For those aspiring to retire and live a financially free life, envisioning what that retirement looks like—how time is spent, money is managed, and happiness is found—can provide clarity and make the goals more achievable.
After Aspirations Come Habits
Once aspirations are defined, shift the focus to habits rather than goals. Habit formation proves more valuable than merely setting New Year resolutions and goals. Automating behaviors, like automatic savings, investing, and bill pay, turns desired behaviors into default actions. Habits undergo a three-part cycle—cue, routine, and reward—turning a behavior into a habit.
Focusing on habit-forming activities is beneficial because financial goals can sometimes feel overwhelming. For instance, if you are facing substantial debt, becoming debt-free can seem like a daunting task and you may even feel like there is no way out. When tackling a seemingly insurmountable financial aspiration, a smart approach is to visualize your action plan in a series of daily or bite-sized actions you can incorporate into your routine. This is the first step toward ingraining habits that will move you to toward your goal of being debt-free. This could be something as simple as packing a lunch for work each day instead of eating out or making coffee instead of buying it. It could also be automating your bill pay so you stay on top of your finances. These small steps can help you create beneficial long-term habits that are more readily actionable than some big financial goals.
In the past year, I have practiced this approach by shifted my focus from financial goals to creating good financial habits. I automated my paycheck split, depositing a portion directly into an investment account. This small change is less mentally taxing than taking on a large savings commitment, making it feel achievable and bite-sized. Even though it’s called a habit, it’s a form of habit hacking.

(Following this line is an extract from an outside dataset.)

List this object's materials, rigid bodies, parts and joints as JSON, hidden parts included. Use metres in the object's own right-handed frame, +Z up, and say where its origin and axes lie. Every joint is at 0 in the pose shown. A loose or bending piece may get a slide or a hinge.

Positive financial habits may also require a change in scenery or community. Evaluate if your current lifestyle and community align with your long-term financial aspirations. If not, consider making a change.
As you review your budget or financial situation, ensure you don’t lose sight of the big picture—what makes you happy and what financial freedom means to you. Start with life aspirations, align your financial picture, and build good financial habits that resonate with those ultimate outcomes. Consider kicking your 2024 financial goals to the curb and instead focusing on those big picture aspirations and habit-forming activities.